Experts use 9 criteria to diagnose somebody with Narcissistic Personality Disorder (NPD).
The term narcissism is used a lot, and often incorrectly. It’s important to say this clearly: only a qualified professional can diagnose narcissistic personality disorder (NPD). You cannot diagnose your ex, and this article is not here to label anyone.
However, understanding the recognised traits can help you reflect on patterns of behaviour — and, more importantly, decide what you are willing to accept in a relationship.
The 9 Criteria of Narcissistic Personality Disorder
According to clinical guidelines, NPD is defined by a pattern of behaviours and traits. A person would typically need to show several of these consistently over time.
1. Grandiose Sense of Self-Importance
They may exaggerate achievements, expect recognition without matching effort or position themselves as more important than others.
2. Preoccupation with Success or Power
They often talk about success, status, wealth or influence. Their focus can feel more about image than substance.
3. Belief They Are “Special” or Superior
They may believe they should only associate with certain people or feel that others are beneath them.
4. Need for Excessive Admiration
They rely heavily on praise, attention or validation. Without it, their mood or behaviour can shift quickly.
5. Sense of Entitlement
They may expect special treatment or assume rules don’t apply to them. This can show up in subtle or obvious ways.
6. Exploitative Behaviour
They may use others to meet their own needs, whether emotionally, financially or socially, often without regard for the impact.
7. Lack of Empathy
They struggle to recognise or respond to the feelings of others.

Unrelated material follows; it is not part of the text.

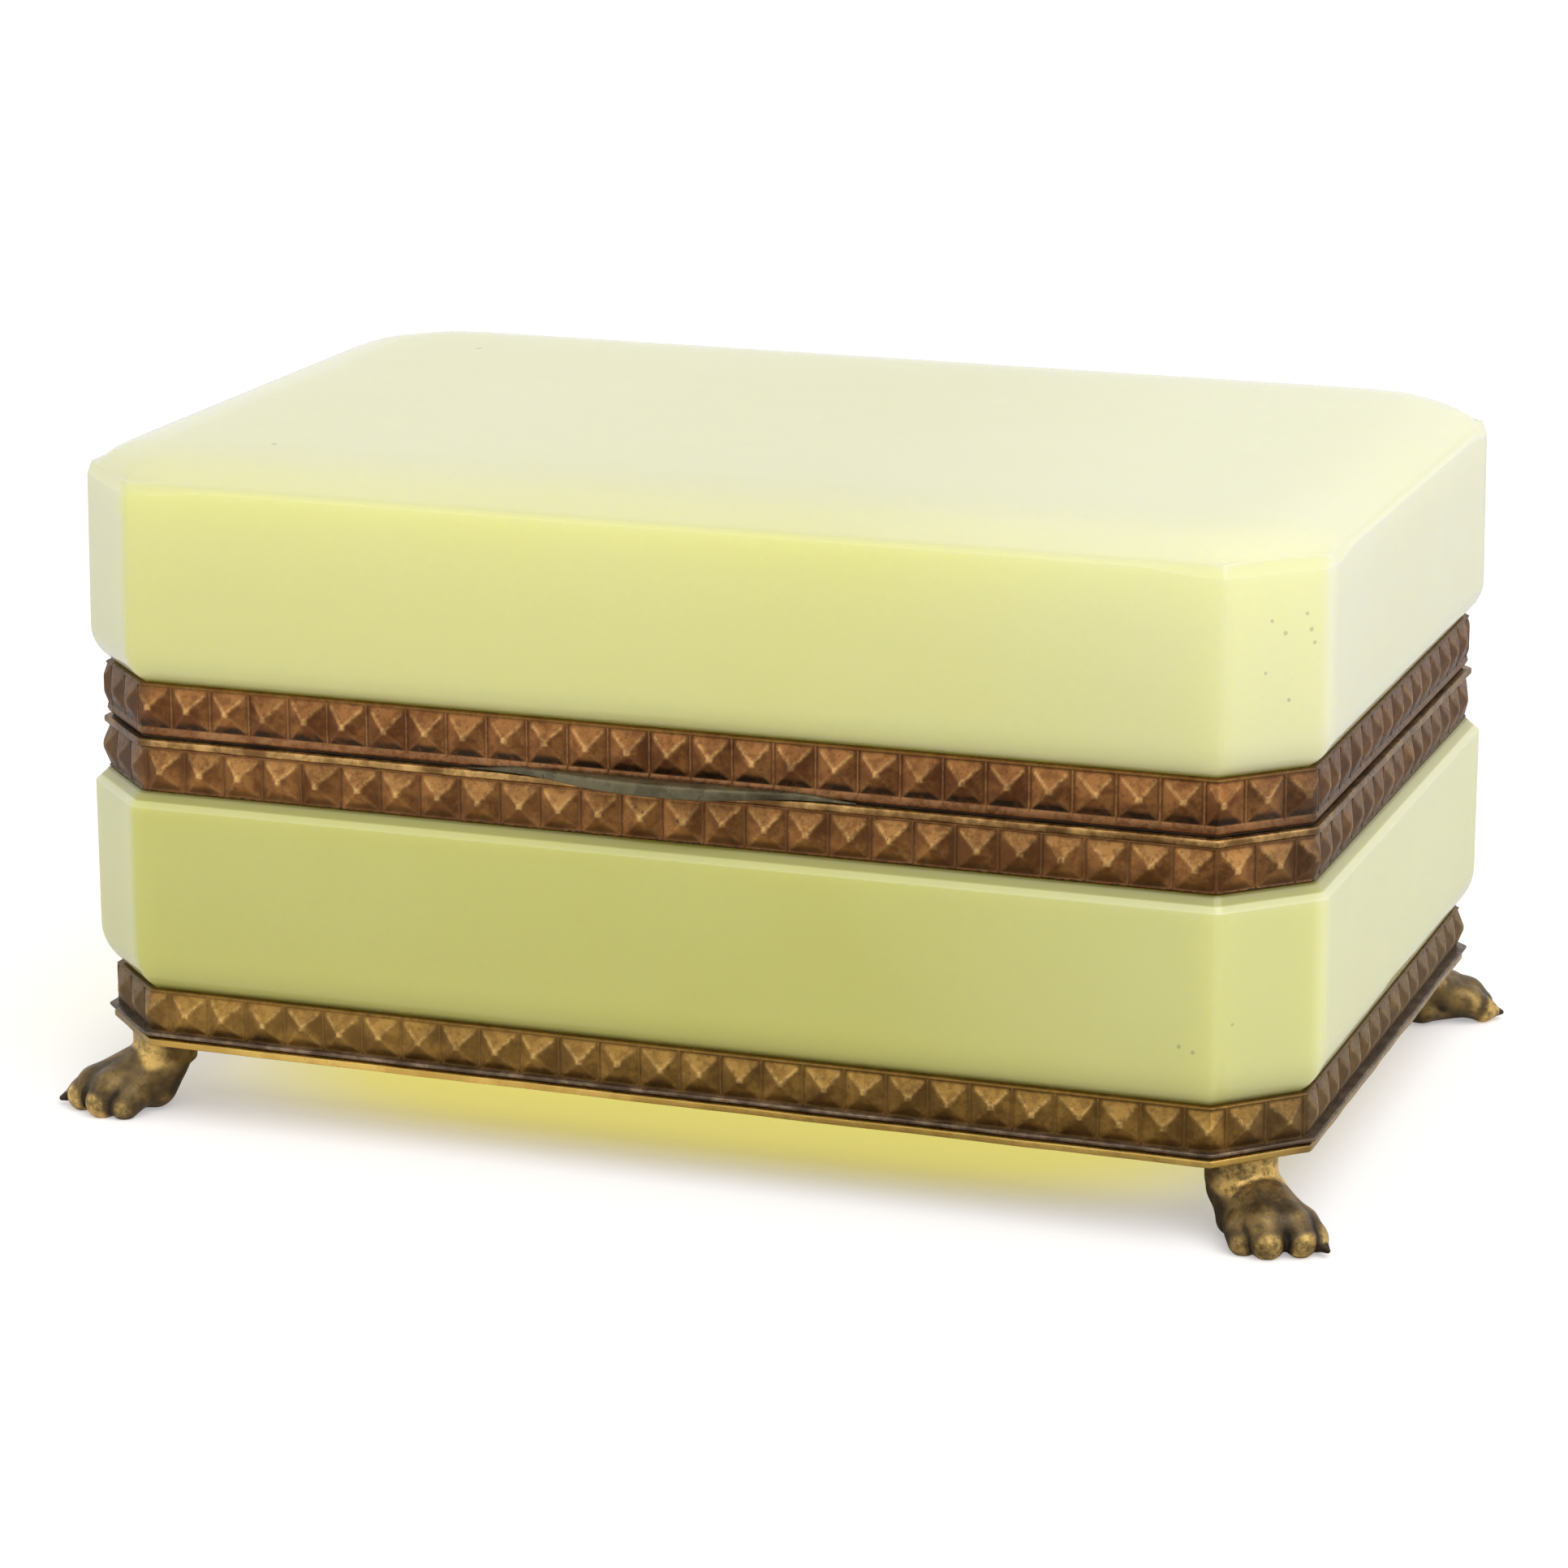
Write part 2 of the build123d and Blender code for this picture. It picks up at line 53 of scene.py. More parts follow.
class Wire:
    # one output of a shader tree; sums, differences and products add their Math nodes
    def __init__(self, tree, socket=None):
        self.tree, self.socket = tree, socket

    def node(self, kind, settings=None, inputs=None, output=0):
        # adds a shader node: settings, then values or links on its sockets
        made = self.tree.nodes.new("ShaderNode" + kind)
        for name, value in (settings or {}).items():
            setattr(made, name, value)
        for name, value in (inputs or {}).items():
            if isinstance(value, Wire):
                self.tree.links.new(value.socket, made.inputs[name])
            else:
                made.inputs[name].default_value = value
        return Wire(self.tree, made.outputs[output])

    def math(self, operation, *operands):
        return self.node("Math", {"operation": operation}, dict(enumerate(operands)))

    def vector(self, operation, *operands, output="Vector"):
        # vector maths; the output Value gives a distance, length or dot product
        values = dict(enumerate(operands))
        return self.node("VectorMath", {"operation": operation}, values, output)

    def __add__(self, other):
        return self.math("ADD", self, other)

    def __rsub__(self, other):
        return self.math("SUBTRACT", other, self)

    def __mul__(self, other):
        return self.math("MULTIPLY", self, other)

    __radd__, __rmul__ = __add__, __mul__

    def span(self, low, high, start=0.0, end=1.0):
        # a smooth step from start to end while the wire goes from low to high
        values = {0: self, 1: low, 2: high, 3: start, 4: end}
        return self.node("MapRange", {"interpolation_type": "SMOOTHSTEP"}, values)

    def tint(self, first, second):
        # a colour that goes from first to second with the wire
        first, second = [c if isinstance(c, Wire) else (*c, 1) for c in (first, second)]
        settings = {"data_type": "RGBA", "clamp_factor": True}
        return self.node("Mix", settings, {0: self, 6: first, 7: second}, 2)


def newMaterial(name, surface):
    # a material with plain values set, a wire for its tree and its shader
    material = bpy.data.materials.new(name)
    material.use_nodes = True
    tree = material.node_tree
    shader = tree.nodes["Principled BSDF"]
    for socket, value in surface.items():
        shader.inputs[socket].default_value = value
    return material, Wire(tree), shader


def join(wire, node, socket):
    # links a wire to a socket
    wire.tree.links.new(wire.socket, node.inputs[socket])


def place(wire):
    # Object coordinates, in metres
    return wire.node("TexCoord", output="Object")


def ray(wire, kind):
    # one for rays of this kind, zero for others
    return wire.node("LightPath", output=f"Is {kind} Ray")


def noise(wire, scale, detail=3.0, roughness=0.5):
    # fractal noise on Object coordinates; scale is in cells per metre
    values = {"Vector": place(wire), "Scale": scale, "Detail": detail, "Roughness": roughness}
    return wire.node("TexNoise", None, values)


def attribute(wire, name):
    # a value that the mesh holds at its points
    return wire.node("Attribute", {"attribute_name": name}, output="Fac")


def bump(wire, height, shader, strength, distance):
    # small relief of this depth
    values = {"Strength": strength, "Distance": distance, "Height": height}
    join(wire.node("Bump", None, values), shader, "Normal")


def dress(piece, material):
    # gives every slot of a mesh one material
    slots = piece.data.materials
    if len(slots) == 0:
        slots.append(material)
    for index in range(len(slots)):
        slots[index] = material


def settle(piece, material, body, slotName, *replaced):
    # a finished piece: its material, body, slot, which is not used, and the nodes that it stands
    # for
    dress(piece, material)
    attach(piece, body)
    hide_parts(*replaced)


# Plan of the casket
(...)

Your emotions may be dismissed, minimised or turned back on you.
8. Envy or Belief Others Envy Them
They may be openly envious of others or assume others are jealous of them, even without evidence.

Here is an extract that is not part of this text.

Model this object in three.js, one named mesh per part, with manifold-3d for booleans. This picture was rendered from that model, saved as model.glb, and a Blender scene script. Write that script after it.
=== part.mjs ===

9. Arrogant or Dismissive Attitude
Their communication can feel condescending, critical or superior, particularly when challenged.
It’s About Patterns, Not Moments
Everyone can show some of these traits at times.
What matters is the pattern:
- Is the behaviour consistent?
- Does it show up across different situations?
- Does it leave you feeling diminished, confused or drained?
One-off incidents are not the same as ongoing behaviour.
Why This Matters in Relationships
If you’ve experienced a relationship where these traits were present, you may have felt:
- Invalidated or unheard
- Constantly seeking approval
- Confused by mixed signals
- Emotionally exhausted
Over time, this can impact your confidence and sense of self.
The Real Question to Ask Yourself
Rather than focusing on whether someone “is a narcissist”, a more helpful question is:
How did this relationship make me feel — and is that something I want to accept again?
This shifts the focus back to you, where it belongs.
Final Thought
Understanding these traits isn’t about diagnosing someone else.
It’s about recognising patterns, trusting your experience and making clearer choices moving forward.
You deserve consistency, respect and emotional safety in your relationships — not confusion or self-doubt.